NVDA: Nvidia Stock Blasts Off to Record at $3.8 Trillion as Shares Soar 63% from 2025 Low
2 min read
Key points:
- Nvidia shares clock new record
- Chip giant now most valuable company
- How much is $3.8 trillion? Math checks out
Majestic surge leads to a never-before-seen market cap. What’s driving the push? Speculation and expectations, mostly.
🏆 Most Valuable on the Planet
- Nvidia stock
NVDA soared 4.3% on Wednesday, closing at $154.31 and pushing its market cap to a record $3.77 trillion, towering above Microsoft
MSFT, at $3.66 trillion, and Apple
AAPL, at $3.01 trillion.
- With this move, Nvidia became the first company ever to reach that high-water mark in the global market cap rankings, a feat fueled by unrelenting investor demand for exposure to generative AI infrastructure.

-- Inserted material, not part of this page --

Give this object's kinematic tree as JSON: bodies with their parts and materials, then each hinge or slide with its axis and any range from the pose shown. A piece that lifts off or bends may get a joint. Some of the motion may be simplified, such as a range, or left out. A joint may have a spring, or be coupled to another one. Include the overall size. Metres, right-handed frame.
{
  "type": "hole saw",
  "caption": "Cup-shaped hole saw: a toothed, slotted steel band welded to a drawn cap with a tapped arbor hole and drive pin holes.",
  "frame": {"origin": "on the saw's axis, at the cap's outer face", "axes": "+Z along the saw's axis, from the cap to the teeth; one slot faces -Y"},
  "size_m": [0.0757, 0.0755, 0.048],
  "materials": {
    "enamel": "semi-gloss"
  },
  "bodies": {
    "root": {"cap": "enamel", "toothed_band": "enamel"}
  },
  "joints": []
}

- The Jensen Huang-led tech juggernaut is now up 63% from its 2025 low, having added more than $1.5 trillion in market value since April — the most ever added by a single company in a single quarter. That’s about $500 billion added each month, or roughly $25 billion for each cash session ($3 billion per hour).
🍽️ What’s Feeding the Rally?
- It wasn’t exactly clear what drove those billions into the chip giant’s valuation. It’s clear, though, that Nvidia continues to dominate the AI hardware landscape, with its H100 and H200 GPUs still in short supply and seen as essential to powering everything from OpenAI’s models to Meta’s AI training clusters.
- Tech giants including Microsoft, Amazon, Meta, and Google are pouring tens of billions into AI infrastructure — and nearly every dollar runs through Nvidia's ecosystem, cementing its formidable monopoly-like position.
- Beyond chips, Nvidia’s vertically integrated stack — from CUDA software and networking to Grace Hopper superchips — makes it the vendor of choice for any serious AI player, giving it pricing power, moat, and defensibility.
🚜 $3.8 Trillion Is Nice, but $4 Trillion? Even Better.
- So how much is $3.8 trillion exactly? At nearly $3.8 trillion, Nvidia is now valued higher than the entire German DAX index, and more than double Australia’s GDP figure. At home, it’s about 7.3% of the S&P 500’s valuation ($52 trillion).
- What’s more, its forward price-to-earnings multiple reflects a market that expects multi-year growth without interruption. The next big test comes in late August, when Nvidia reports earnings and must show not just strong results (like the last time), but explosive forward guidance to justify scorching investor optimism.
- Bulls believe Nvidia is building the foundation of a new AI-driven industrial age — but bears warn the stock is priced for perfection, and even a slight guidance miss could trigger a sharp re-rating. Futures trading on Thursday was showing another 1% getting injected into Nvidia, potentially leading it to cross the $3.8 trillion handle. What’s next? $4 trillion?